老早就琢磨过deconvolution的问题,不过今天又想起这个,发现理解得还是比较模糊,具体就是还是不知道caffe或者tensorflow中实现deconvolution是怎么实现的,刚才看到下面这篇文章
https://arxiv.org/ftp/arxiv/papers/1609/1609.07009.pdf
里面的两张图一下子就把我的所有疑惑解开了:
Fig.2描述的是卷积过程,caffe中的im2col就是干的这件事
Fig.3描述的是deconvolution/transposed convolution的过程,很简单的理解就是把先前卷积用的C矩阵转置了一下。
(PS:这里之所以说C矩阵是沿用了这篇文章的叫法)
嗯。 本文给出的两个链接基本把deconvolution解释清楚了,另外theano专门有一个convolution arithmetic turorial(链接在这里)也讲了这个,不过应该先前的两个链接应该就够了 :)
来自distill上的google brain的一篇文章——deconvolution有毒啊。。会造成 checkerboard pattern
https://distill.pub/2016/deconv-checkerboard/
文中提到了他们尝试解决checkerboard pattern的一个办法:
We’ve had our best results with nearest-neighbor interpolation, and had difficulty making bilinear resize work. This may simply mean that, for our models, the nearest-neighbor happened to work well with hyper-parameters optimized for deconvolution.

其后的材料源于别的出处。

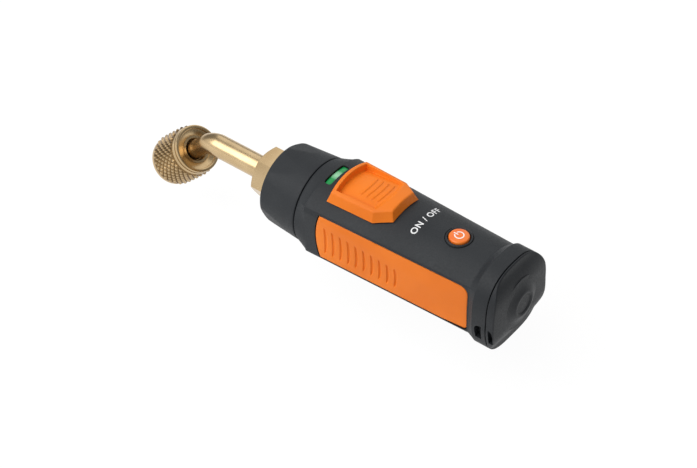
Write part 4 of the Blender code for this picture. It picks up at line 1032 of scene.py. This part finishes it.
def makeWorld():                                  # white where the camera sees it, dimmer as a light
    world = bpy.data.worlds.new("studioWorld")
    bpy.context.scene.world = world
    world.use_nodes = True
    tree = world.node_tree
    tree.nodes.clear()
    path = tree.nodes.new("ShaderNodeLightPath")
    dim = tree.nodes.new("ShaderNodeBackground")
    dim.inputs["Color"].default_value = (1, 1, 1, 1)
    dim.inputs["Strength"].default_value = studio["world"]
    bright = tree.nodes.new("ShaderNodeBackground")
    bright.inputs["Color"].default_value = (1, 1, 1, 1)
    bright.inputs["Strength"].default_value = 1.0
    either = tree.nodes.new("ShaderNodeMath")
    either.operation = "MAXIMUM"
    tree.links.new(path.outputs["Is Camera Ray"], either.inputs[0])
    tree.links.new(path.outputs["Is Transmission Ray"], either.inputs[1])
    blend = tree.nodes.new("ShaderNodeMixShader")
    output = tree.nodes.new("ShaderNodeOutputWorld")
    tree.links.new(either.outputs[0], blend.inputs[0])
    tree.links.new(dim.outputs[0], blend.inputs[1])
    tree.links.new(bright.outputs[0], blend.inputs[2])
    tree.links.new(blend.outputs[0], output.inputs["Surface"])


def areaLight(name, spot, size, power):
    data = bpy.data.lights.new(name, "AREA")
    data.shape = "RECTANGLE"
    data.size, data.size_y = size
    data.energy = power
    lamp = bpy.data.objects.new(name, data)
    bpy.context.scene.collection.objects.link(lamp)
    lamp.location = place(*spot)
    lamp.rotation_mode = "QUATERNION"
    lamp.rotation_quaternion = (place(studio["middle"]) - place(*spot)).to_track_quat("-Z", "Y")


# fitted to the photograph
camera = {
    "spot": (368.0, -417.5, 506.5), "right": (0.78498, 0.61925, -0.01811), "up": (-0.41788, 0.55085, 0.72245),
    "back": (0.45736, -0.55954, 0.69119), "lens": 116.65, "sensor": 36.0, "clip": (0.01, 50),
}


def makeCamera():
    data = bpy.data.cameras.new("photoCamera")
    data.lens = camera["lens"]
    data.sensor_width = camera["sensor"]
    data.clip_start, data.clip_end = camera["clip"]
    body = bpy.data.objects.new("photoCamera", data)
    bpy.context.scene.collection.objects.link(body)
    turn = Matrix((Vector(camera["right"]), Vector(camera["up"]), Vector(camera["back"]))).transposed()
    body.rotation_mode = "QUATERNION"
    body.rotation_quaternion = turn.to_quaternion()
    body.location = place(*camera["spot"])
    bpy.context.scene.camera = body


makeFloor()
makeWorld()
for name, lamp in lamps.items():
    areaLight(name, **lamp)
makeCamera()
bpy.context.scene.view_settings.view_transform = "Standard"
print("studio set")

It might also point at trickier issues with naively using bilinear interpolation, where it resists high-frequency image features too strongly. We don’t necessarily think that either approach is the final solution to upsampling, but they do fix the checkerboard artifacts.
Resize-convolution layers can be easily implemented in TensorFlow using tf.image.resize_images(). For best results, use tf.pad() before doing convolution with tf.nn.conv2d() to avoid boundary artifacts.